Life is not easy for Bonetti, due to his remorse about the girl he shot and the strange habits of Californians whom he does not understand. His neighbors include a Puerto Rican psychic, who hears Tequila's thoughts but initially believes she is hearing spirits. Bonetti develops a grudging respect for the people around him as well as for Tequila, who despite his faults is an excellent police dog. The dog is portrayed as having human-level intelligence and a street-wise, sassy attitude.

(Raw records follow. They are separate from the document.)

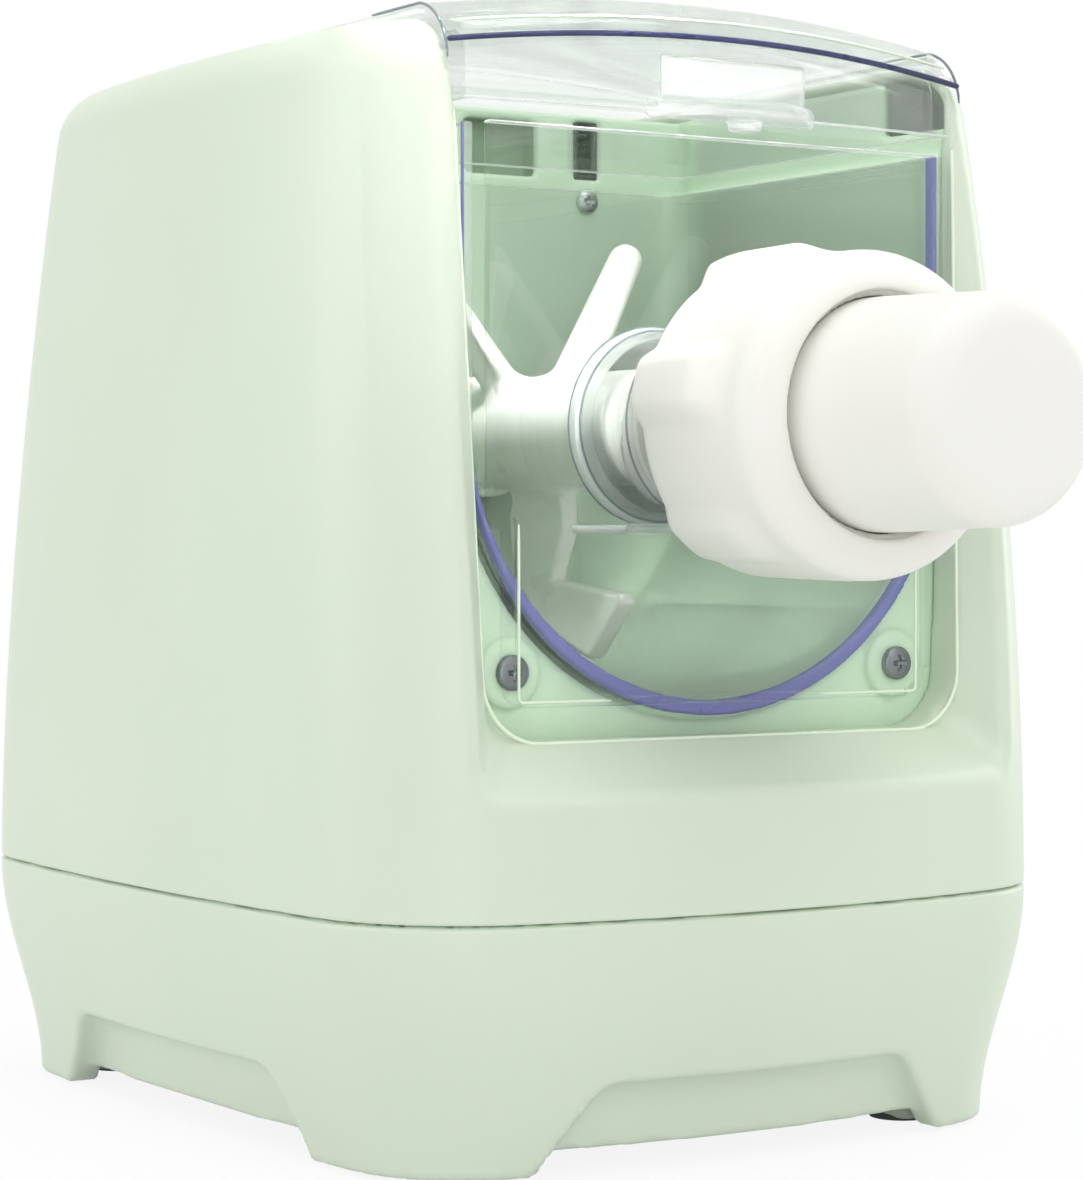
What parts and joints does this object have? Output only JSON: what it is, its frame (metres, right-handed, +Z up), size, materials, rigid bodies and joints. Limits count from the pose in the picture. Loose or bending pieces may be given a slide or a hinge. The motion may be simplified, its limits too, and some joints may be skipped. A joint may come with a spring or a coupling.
{
  "type": "electric pasta maker",
  "caption": "Countertop electric pasta maker with a clear lid and mixing chamber, an extrusion tube with locking nut and end cap, and a tapered moulded housing on feet.",
  "frame": {"origin": "on the floor plane, below the middle of the whole length and width", "axes": "+X to the right seen from the front, +Y from the end cap at the front to the rear, +Z up"},
  "size_m": [0.21, 0.346, 0.277],
  "materials": {
    "mint_shell": "satin moulded ABS",
    "mint_liner": "semi-gloss moulded ABS",
    "clear_plastic": "clear moulded plastic",
    "violet_seal": "silicone",
    "ivory_plastic": "semi-gloss moulded plastic",
    "black_plastic": "satin",
    "black_glass": "polished",
    "black_rubber": "matt",
    "steel": "fine turned",
    "dark_steel": "laminated",
    "bronze": "sintered",
    "acetal": "moulded acetal",
    "copper": "varnished windings",
    "circuit_board": "soldermask"
  },
  "bodies": {
    "housing": {"upper_housing": "mint_shell", "base_shell": "mint_shell", "base_plate": "mint_shell", "rubber_feet": "black_rubber", "bay_liner": "mint_liner", "liner_screws": "steel", "control_panel": "ivory_plastic", "display_window": "black_glass", "control_board": "circuit_board", "panel_switches": "black_plastic", "hinge_pin": "steel", "output_bearings": "bronze", "gearbox_case": "ivory_plastic", "gearbox_cover": "ivory_plastic", "gearbox_screws": "steel", "idler_shaft": "steel", "motor_can": "steel", "motor_stator": "dark_steel", "power_board": "circuit_board", "power_inlet": "black_plastic", "wiring_harness": "black_plastic", "interlock_socket": "black_plastic", "contact_leaves": "steel", "wall_screw": "steel", "lid_switch": "black_plastic", "housing_screws": "steel"},
    "lid": {"lid_shell": "clear_plastic", "lid_tab": "clear_plastic", "lid_gasket": "violet_seal"},
    "chamber": {"mixing_chamber": "clear_plastic", "chamber_seal": "violet_seal", "shaft_seal": "black_rubber"},
    "plate": {"front_plate": "clear_plastic", "extrusion_tube": "clear_plastic", "shaping_disc": "ivory_plastic"},
    "nut": {"locking_nut": "ivory_plastic"},
    "cap": {"end_cap": "ivory_plastic"},
    "mixing_shaft": {"mixing_paddle": "ivory_plastic", "extruder_auger": "ivory_plastic"},
    "drive": {"drive_coupling": "steel", "drive_shaft": "steel", "output_gear": "acetal"},
    "idler": {"idler_gear": "acetal"},
    "motor": {"motor_pinion": "steel", "motor_shaft": "steel", "motor_rotor": "copper", "motor_fan": "black_plastic"},
    "power_key": {"power_button": "ivory_plastic"},
    "program_key": {"program_button": "ivory_plastic"},
    "weight_key": {"weight_button": "ivory_plastic"},
    "start_key": {"start_button": "ivory_plastic"}
  },
  "joints": [
    {"name": "lid_hinge", "type": "hinge", "parent": "housing", "child": "lid", "pos_m": [0, 0.072, 0.2625], "axis": [-1, 0, 0], "range_deg": [0, 95]},
    {"name": "chamber_slide", "type": "slide", "parent": "housing", "child": "chamber", "axis": [0, -1, 0], "range_m": [0, 0.125]},
    {"name": "plate_slide", "type": "slide", "parent": "chamber", "child": "plate", "axis": [0, -1, 0], "range_m": [0, 0.05]},
    {"name": "nut_turn", "type": "hinge", "parent": "plate", "child": "nut", "pos_m": [0, -0.107, 0.1755], "axis": [0, -1, 0], "range_deg": [0, 40]},
    {"name": "cap_pull", "type": "slide", "parent": "nut", "child": "cap", "axis": [0, -1, 0], "range_m": [0, 0.06]},
    {"name": "mixing_spin", "type": "hinge", "parent": "chamber", "child": "mixing_shaft", "pos_m": [0, 0.043, 0.1755], "axis": [0, 1, 0], "continuous": true},
    {"name": "drive_spin", "type": "hinge", "parent": "housing", "child": "drive", "pos_m": [0, 0.063, 0.1755], "axis": [0, 1, 0], "continuous": true},
    {"name": "idler_spin", "type": "hinge", "parent": "housing", "child": "idler", "pos_m": [0.02475, 0.078, 0.13263], "axis": [0, 1, 0], "continuous": true},
    {"name": "motor_spin", "type": "hinge", "parent": "housing", "child": "motor", "pos_m": [0.01244, 0.103, 0.0988], "axis": [0, 1, 0], "continuous": true},
    {"name": "power_press", "type": "slide", "parent": "housing", "child": "power_key", "axis": [0, 0, -1], "range_m": [0, 0.001], "stiffness_N_per_m": 400, "springref_m": -0.001},
    {"name": "program_press", "type": "slide", "parent": "housing", "child": "program_key", "axis": [0, 0, -1], "range_m": [0, 0.001], "stiffness_N_per_m": 400, "springref_m": -0.001},
    {"name": "weight_press", "type": "slide", "parent": "housing", "child": "weight_key", "axis": [0, 0, -1], "range_m": [0, 0.001], "stiffness_N_per_m": 400, "springref_m": -0.001},
    {"name": "start_press", "type": "slide", "parent": "housing", "child": "start_key", "axis": [0, 0, -1], "range_m": [0, 0.001], "stiffness_N_per_m": 400, "springref_m": -0.001}
  ],
  "couplings": [
    {"joint": "mixing_spin", "follows": "drive_spin", "ratio": 1},
    {"joint": "idler_spin", "follows": "drive_spin", "ratio": -4.5},
    {"joint": "motor_spin", "follows": "drive_spin", "ratio": 22.5}
  ]
}
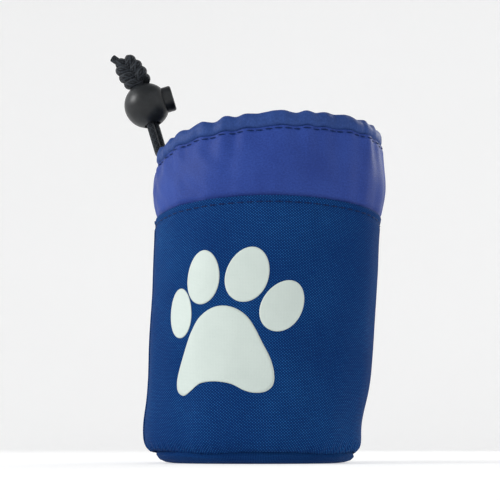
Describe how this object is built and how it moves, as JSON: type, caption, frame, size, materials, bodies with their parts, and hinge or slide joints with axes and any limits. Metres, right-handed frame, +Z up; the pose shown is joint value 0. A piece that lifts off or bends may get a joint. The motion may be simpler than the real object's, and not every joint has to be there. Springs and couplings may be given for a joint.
{
  "type": "treat pouch",
  "caption": "Upright oval fabric treat pouch with a drawstring mouth, a sprung ball cord lock, a paw print and a fold-down belt strap.",
  "frame": {"origin": "centre of the base, on the surface the pouch stands on", "axes": "+Z up; the front with the print faces -Y, the belt strap is at +Y and the drawstring leaves at -X"},
  "size_m": [0.1045, 0.0744, 0.1626],
  "materials": {
    "canvas": "woven Oxford canvas, royal blue",
    "lining": "plain woven nylon, blue",
    "collar_nylon": "fine twill nylon with a slight sheen, lighter blue",
    "thread": "polyester sewing thread, dark blue",
    "strap_canvas": "folded Oxford canvas strap, royal blue",
    "loop_tape": "soft loop tape, navy",
    "hook_tape": "hook tape, navy",
    "print": "heat-pressed film, off-white",
    "lock_plastic": "satin moulded plastic, black",
    "spring_steel": "drawn spring wire",
    "cord": "braided polyester cord, black"
  },
  "bodies": {
    "pouch": {"outer_shell": "canvas", "base_panel": "canvas", "side_seam": "canvas", "liner_base": "lining", "liner_bag": "lining", "collar": "collar_nylon", "drawstring_channel": "collar_nylon", "shell_edge_stitching": "thread", "channel_stitching": "thread", "side_seam_stitching": "thread", "anchor_stitching_low": "thread", "anchor_stitching_high": "thread", "strap_anchor": "strap_canvas", "loop_patch": "loop_tape", "print_pad": "print", "print_toe_outer_left": "print", "print_toe_inner_left": "print", "print_toe_inner_right": "print", "print_toe_outer_right": "print", "drawstring_loop": "cord", "cord_tail_front": "cord", "cord_tail_back": "cord", "stopper_knot": "cord"},
    "cord_lock": {"cord_lock_body": "lock_plastic", "cord_lock_spring": "spring_steel"},
    "plunger": {"cord_lock_plunger": "lock_plastic"},
    "belt_flap": {"belt_flap": "strap_canvas", "hook_patch": "hook_tape", "flap_stitching": "thread"}
  },
  "joints": [
    {"name": "cord_lock_slide", "type": "slide", "parent": "pouch", "child": "cord_lock", "axis": [-0.2924, 0, 0.9563], "range_m": [-0.0085, 0]},
    {"name": "plunger_press", "type": "slide", "parent": "cord_lock", "child": "plunger", "axis": [-0.9563, 0, -0.2924], "range_m": [0, 0.002], "stiffness_N_per_m": 600, "springref_m": -0.003, "deforming": ["cord_lock_spring"]},
    {"name": "belt_flap_hinge", "type": "hinge", "parent": "pouch", "child": "belt_flap", "pos_m": [0.0025, 0.03495, 0.076], "axis": [1, 0, 0], "range_deg": [0, 135]}
  ]
}
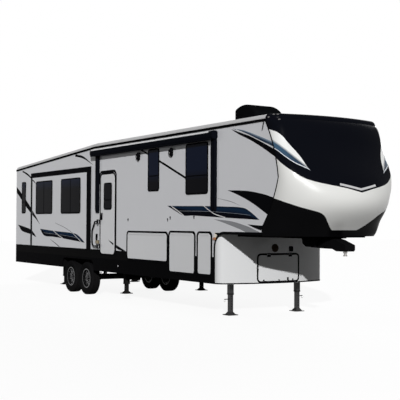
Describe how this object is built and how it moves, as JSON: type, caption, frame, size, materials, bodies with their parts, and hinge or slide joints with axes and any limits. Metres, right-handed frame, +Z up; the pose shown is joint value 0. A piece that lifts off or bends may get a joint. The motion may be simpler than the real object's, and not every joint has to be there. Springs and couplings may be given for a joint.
{
  "type": "fifth wheel travel trailer",
  "caption": "Tandem-axle fifth wheel trailer with a black and white nose cap, a flush slide room on each side, an awning, baggage doors and front landing legs.",
  "frame": {"origin": "on the ground under the middle of the trailer's overall length, on the body's centre plane", "axes": "+X forward to the nose, +Y to the road side (away from the entry door), +Z up"},
  "size_m": [13.264, 2.6013, 4.0425],
  "materials": {
    "black_steel": "painted satin black",
    "pin_box_paint": "painted semi-gloss black",
    "bare_steel": "machined and greased",
    "belly_sheet": "matte black sheet",
    "floor_board": "plain board",
    "black_underside": "matte black",
    "grey_wall": "smooth gelcoat with painted stripes",
    "slide_panel": "smooth gelcoat with painted stripes",
    "door_panel": "smooth gelcoat",
    "roof_skin": "matte pale membrane",
    "black_trim": "satin black",
    "cap_gelcoat": "gloss pearl white and black",
    "nose_gelcoat": "gloss white",
    "black_skirt": "satin black sheet",
    "dark_glass": "dark tinted, glossy",
    "black_tube": "satin black tube",
    "awning_black": "satin black",
    "shroud_black": "moulded black plastic",
    "vent_white": "moulded white plastic",
    "spring_steel": "painted black",
    "red_lens": "clear red lens",
    "amber_lens": "clear amber lens",
    "black_pipe": "matte black tube",
    "tyre_rubber": "black rubber",
    "alloy_wheel": "dark alloy with machined edges"
  },
  "bodies": {
    "chassis": {"air_conditioner": "shroud_black", "awning_arms": "awning_black", "awning_housing": "awning_black", "axles": "black_steel", "baggage_frames": "black_trim", "bay_floor": "floor_board", "curb_wall": "grey_wall", "drip_rails": "black_trim", "entry_door_frame": "black_trim", "fixed_glass": "dark_glass", "frame_rails": "black_steel", "front_cap": "cap_gelcoat", "grab_brackets": "black_trim", "king_pin": "bare_steel", "ladder": "black_tube", "landing_legs": "black_steel", "leaf_springs": "spring_steel", "lower_nose": "nose_gelcoat", "main_floor": "floor_board", "marker_lamps": "amber_lens", "pin_box": "pin_box_paint", "rear_bumper": "black_steel", "rear_wall": "grey_wall", "road_wall": "grey_wall", "roof": "roof_skin", "roof_vents": "vent_white", "skirts": "black_skirt", "stabilizer_jacks": "black_steel", "tail_lamps": "red_lens", "underbelly": "belly_sheet", "upper_deck": "black_underside", "upper_frame": "black_steel", "wall_lamps": "black_trim", "waste_pipe": "black_pipe", "wheel_wells": "black_underside"},
    "curb_slide": {"curb_slide_room": "slide_panel", "curb_slide_trim": "black_trim", "curb_slide_glass": "dark_glass"},
    "road_slide": {"road_slide_room": "slide_panel", "road_slide_trim": "black_trim", "road_slide_glass": "dark_glass"},
    "entry_door": {"entry_door": "door_panel", "entry_door_glass": "dark_glass"},
    "grab_handle": {"grab_handle": "black_tube"},
    "baggage_door_rear": {"baggage_door_rear": "door_panel"},
    "baggage_door_middle": {"baggage_door_middle": "door_panel"},
    "baggage_door_front": {"baggage_door_front": "door_panel"},
    "road_baggage_door": {"road_baggage_door": "door_panel"},
    "nose_hatch": {"nose_hatch": "nose_gelcoat"},
    "wheel_curb_rear": {"tyre_curb_rear": "tyre_rubber", "rim_curb_rear": "alloy_wheel"},
    "wheel_curb_front": {"tyre_curb_front": "tyre_rubber", "rim_curb_front": "alloy_wheel"},
    "wheel_road_rear": {"tyre_road_rear": "tyre_rubber", "rim_road_rear": "alloy_wheel"},
    "wheel_road_front": {"tyre_road_front": "tyre_rubber", "rim_road_front": "alloy_wheel"}
  },
  "joints": [
    {"name": "entry_door_hinge", "type": "hinge", "parent": "chassis", "child": "entry_door", "pos_m": [-0.186, -1.2323, 1.9], "axis": [0, 0, 1], "range_deg": [0, 150]},
    {"name": "grab_handle_hinge", "type": "hinge", "parent": "chassis", "child": "grab_handle", "pos_m": [-0.982, -1.28, 1.6], "axis": [0, 0, 1], "range_deg": [0, 90]},
    {"name": "baggage_door_rear_hinge", "type": "hinge", "parent": "chassis", "child": "baggage_door_rear", "pos_m": [1.3175, -1.2323, 1.509], "axis": [-1, 0, 0], "range_deg": [0, 170]},
    {"name": "baggage_door_middle_hinge", "type": "hinge", "parent": "chassis", "child": "baggage_door_middle", "pos_m": [2.77, -1.2323, 1.529], "axis": [-1, 0, 0], "range_deg": [0, 170]},
    {"name": "baggage_door_front_hinge", "type": "hinge", "parent": "chassis", "child": "baggage_door_front", "pos_m": [3.6115, -1.2323, 1.529], "axis": [-1, 0, 0], "range_deg": [0, 170]},
    {"name": "road_baggage_door_hinge", "type": "hinge", "parent": "chassis", "child": "road_baggage_door", "pos_m": [2.77, 1.2323, 1.529], "axis": [1, 0, 0], "range_deg": [0, 170]},
    {"name": "nose_hatch_hinge", "type": "hinge", "parent": "chassis", "child": "nose_hatch", "pos_m": [4.348, 0, 1.144], "axis": [0, -1, 0], "range_deg": [0, 90]},
    {"name": "curb_slide_travel", "type": "slide", "parent": "chassis", "child": "curb_slide", "axis": [0, -1, 0], "range_m": [0, 0.76]},
    {"name": "wheel_curb_rear_spin", "type": "hinge", "parent": "chassis", "child": "wheel_curb_rear", "pos_m": [-2.685, -1.094, 0.39], "axis": [0, 1, 0], "continuous": true},
    {"name": "wheel_curb_front_spin", "type": "hinge", "parent": "chassis", "child": "wheel_curb_front", "pos_m": [-1.772, -1.094, 0.39], "axis": [0, 1, 0], "continuous": true},
    {"name": "road_slide_travel", "type": "slide", "parent": "chassis", "child": "road_slide", "axis": [0, 1, 0], "range_m": [0, 0.76]},
    {"name": "wheel_road_rear_spin", "type": "hinge", "parent": "chassis", "child": "wheel_road_rear", "pos_m": [-2.685, 1.094, 0.39], "axis": [0, 1, 0], "continuous": true},
    {"name": "wheel_road_front_spin", "type": "hinge", "parent": "chassis", "child": "wheel_road_front", "pos_m": [-1.772, 1.094, 0.39], "axis": [0, 1, 0], "continuous": true}
  ]
}
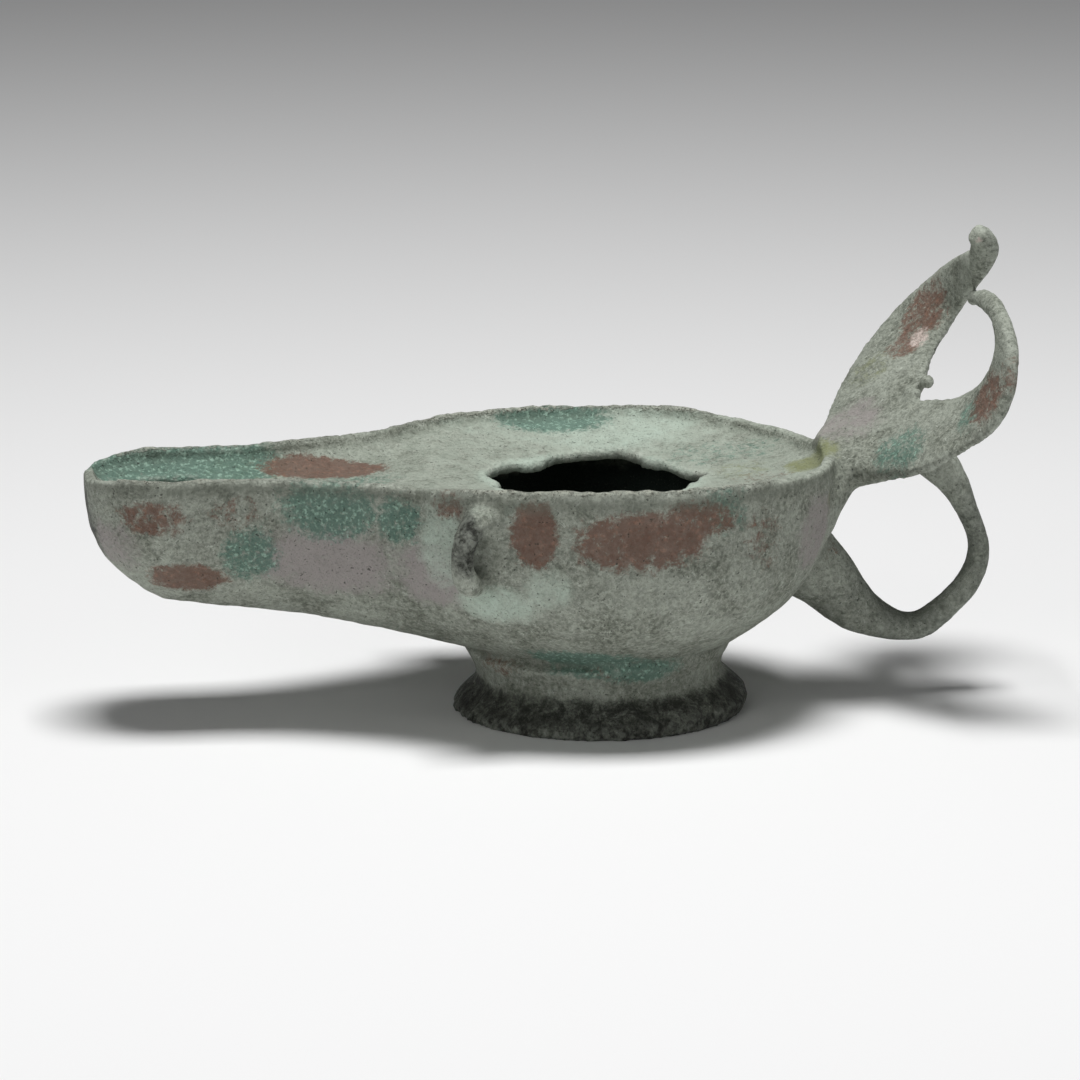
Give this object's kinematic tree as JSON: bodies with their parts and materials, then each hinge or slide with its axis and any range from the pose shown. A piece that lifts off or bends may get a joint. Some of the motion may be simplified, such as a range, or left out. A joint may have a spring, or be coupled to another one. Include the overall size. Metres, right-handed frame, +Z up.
{
  "type": "roman oil lamp",
  "caption": "Cast bronze Roman oil lamp: hollow bowl on a foot ring, long nozzle with wick hole, dished top, ring handle with crescent, and side lugs.",
  "frame": {"origin": "centre of the bounding box, on the ground under the foot", "axes": "+Z up, -X towards the nozzle's tip, +X towards the ring handle; the suspension lugs are on -Y and +Y"},
  "size_m": [0.1554, 0.0738, 0.0802],
  "materials": {
    "bronze": "corroded, matte green-grey patina"
  },
  "bodies": {
    "root": {"lamp_body": "bronze"}
  },
  "joints": []
}
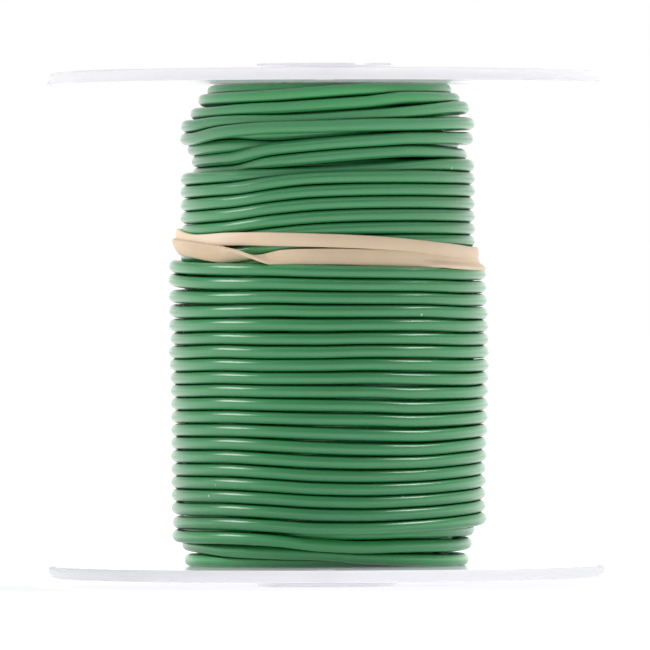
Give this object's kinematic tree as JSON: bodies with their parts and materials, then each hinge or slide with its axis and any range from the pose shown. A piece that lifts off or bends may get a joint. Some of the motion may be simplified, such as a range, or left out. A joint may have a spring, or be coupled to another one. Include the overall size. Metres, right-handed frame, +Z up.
{
  "type": "wire spool",
  "caption": "Flanged plastic spool with a through bore, wound with insulated hook-up wire that a rubber band holds in place.",
  "frame": {"origin": "centre of the lower hub's end face, on the surface that the spool stands on", "axes": "+Z up the spool's axis through the arbor hole, -Y towards the viewer of the picture, +X to its right"},
  "size_m": [0.0888, 0.0888, 0.0835],
  "materials": {
    "spool_plastic": "gloss",
    "wire_insulation": "semi-gloss",
    "bare_copper": "satin",
    "natural_rubber": "matte"
  },
  "bodies": {
    "root": {"upper_flange": "spool_plastic", "lower_flange": "spool_plastic", "barrel": "spool_plastic", "winding_core": "wire_insulation", "upper_turns": "wire_insulation", "outer_turns": "wire_insulation", "conductor": "bare_copper", "rubber_band": "natural_rubber"}
  },
  "joints": []
}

Each episode has a montage during which Bonetti plays piano and viewers see odd, sometimes disturbing scenes featuring Bonetti's neighbors and co-workers. Some of these scenes are from later episodes, while others remain unexplained. Each montage ends with Bonetti's memory of the shooting of the girl in New York.

==Cast==
- Jack Scalia as Det. Nico "Nick" Bonetti
- Charles Rocket as Capt. Midian Knight
- Mariska Hargitay as Off. Angela Garcia
- Brad Sanders as Tequila (voice)
- Terry Funk as Sgt. Nuzo
- W. K. Stratton as Detective Lee

In addition, Liz Torres recurs as psychic Gina Garcia, while series creator Donald P. Bellisario's daughter Troian recurs as Teresa Garcia, the young daughter of Hargitay's character.

==Episodes==

| No. | Title | Directed by | Written by | Original release date |
|---|---|---|---|---|
| 1 | "Street Dogs" | Michael Zinberg | Donald P. Bellisario | January 17, 1992 |
| 2 | "Teach Your Children" | James Whitmore, Jr. | Richard C. Okie | January 24, 1992 |
| 3 | "The Rose Cadillac" | James Whitmore, Jr. | Richard C. Okie | January 31, 1992 |
| 4 | "Language of the Heart" | Christopher Hibler | Robin Jill Bernheim | February 28, 1992 |
| 5 | "Tales of the Dragon" | James Darren | Robin Jill Bernheim & Donald P. Bellisario | March 6, 1992 |
| 6 | "A Perfect Match" | Virgil W. Vogel | Story by : Beverly Bridges & Robin Jill Bernheim Teleplay by : Robin Jill Bernheim | March 13, 1992 |
| 7 | "Fetch This, Pal" | Rob Bowman | Tommy Thompson | April 3, 1992 |
| 8 | "Wonderdog" | Rob Bowman | Robin Jill Bernheim & Richard C. Okie | April 10, 1992 |
| 9 | "Brooklyn and the Beast" | Jeff Gourson | Richard C. Okie & Robin Jill Bernheim | April 17, 1992 |
| 10 | "Mama" | Bob Hulme | Tommy Thompson | April 18, 1992 |
| 11 | "Reel Life" | James Whitmore, Jr. | Tommy Thompson | Unaired |
| 12 | "Runt of the Litter" | James Whitmore, Jr. | Richard C. Okie & Donald P. Belisario | Unaired |

==Cancellation==
The series received negative reviews from critics due to the weaknesses of the scripts, California stereotypes, and an embarrassing ambiguity in the fact of making the dog speak in black street jive. It was subsequently canceled by CBS four months after its premiere.

==2000 series reboot==
Eight years later, Tequila & Bonetti was rebooted for television with Jack Scalia reprising his role as Bonetti; only this time, the show was filmed and aired in Italy. Bonetti goes to Rome to team up with a new "Tequila", a cross between a Saint Bernard and a Golden Retriever, and the policewoman Fabiana Sasso (Alessia Marcuzzi). Again, only the audience can hear the dog's thoughts, but this time Bonetti is the one with strange American habits, as seen by his new Italian friends.